Site information
- Type: Army post
- Owner: United States South Korea

Location

Garrison information
- Garrison: 2nd Infantry Division

= Camp Castle (South Korea) =

US Army military installation in South Korea

Camp Castle was a 48.6 acre, United States Army military installation in Dongducheon, South Korea, and home to elements of the U.S. 2nd Infantry Division. It is adjacent but not connected to the larger Camp Casey. Camp Castle served as home to the 2nd Engineer Battalion (known colloquially as "Two E") from 1972 to 2004 and was home to the 70th Support Battalion, including a maintenance and distribution company, Alpha Company, a maintenance company on adjacent Camp Casey and a headquarters and headquarters company. Camp Castle is currently (2012) in the process of being returned to the ROK (except for one portion, called Camp Castle North). The camp was unique in that it was split by a major Korean thoroughfare. The unit's offices, dining facility, and barracks were situated on the east side of the roadway while the motorpool was on the west side. A pedestrian bridge completed in 2002 connects the two halves to prevent pedestrian traffic on the roadway. The camp is only large enough for one battalion and contains several old buildings to include offices, barracks which are now vacant, officers quarters, and a closed dining facility.

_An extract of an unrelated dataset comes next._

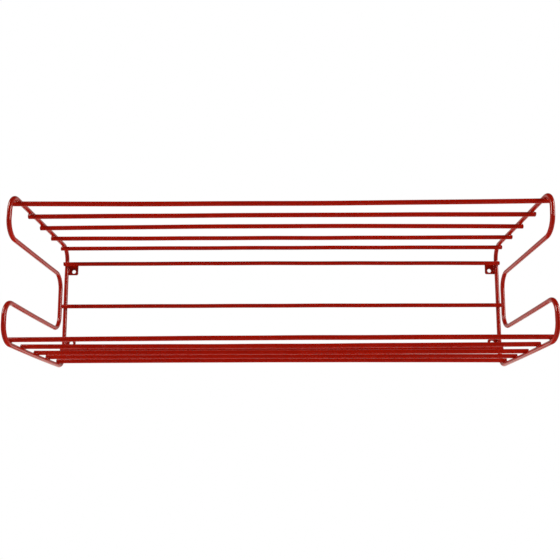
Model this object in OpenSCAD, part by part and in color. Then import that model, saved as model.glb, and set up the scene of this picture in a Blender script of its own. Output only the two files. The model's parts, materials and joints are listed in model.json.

It was one of the most forward-stationed US-exclusive bases on the South Korean Peninsula, about 9 mi from the DMZ by air. The Area I HazMart (hazardous materials recycling and redistribution facility) is located on Camp Castle North, as is a large warehouse for quarters furniture. The rest of Camp Castle North, including abandoned 300,000-gallon fuel storage tanks, was slated for turnover in 2013. It was returned to the South Korean government in 2015. Camp Castle East and West is being converted to a local college campus.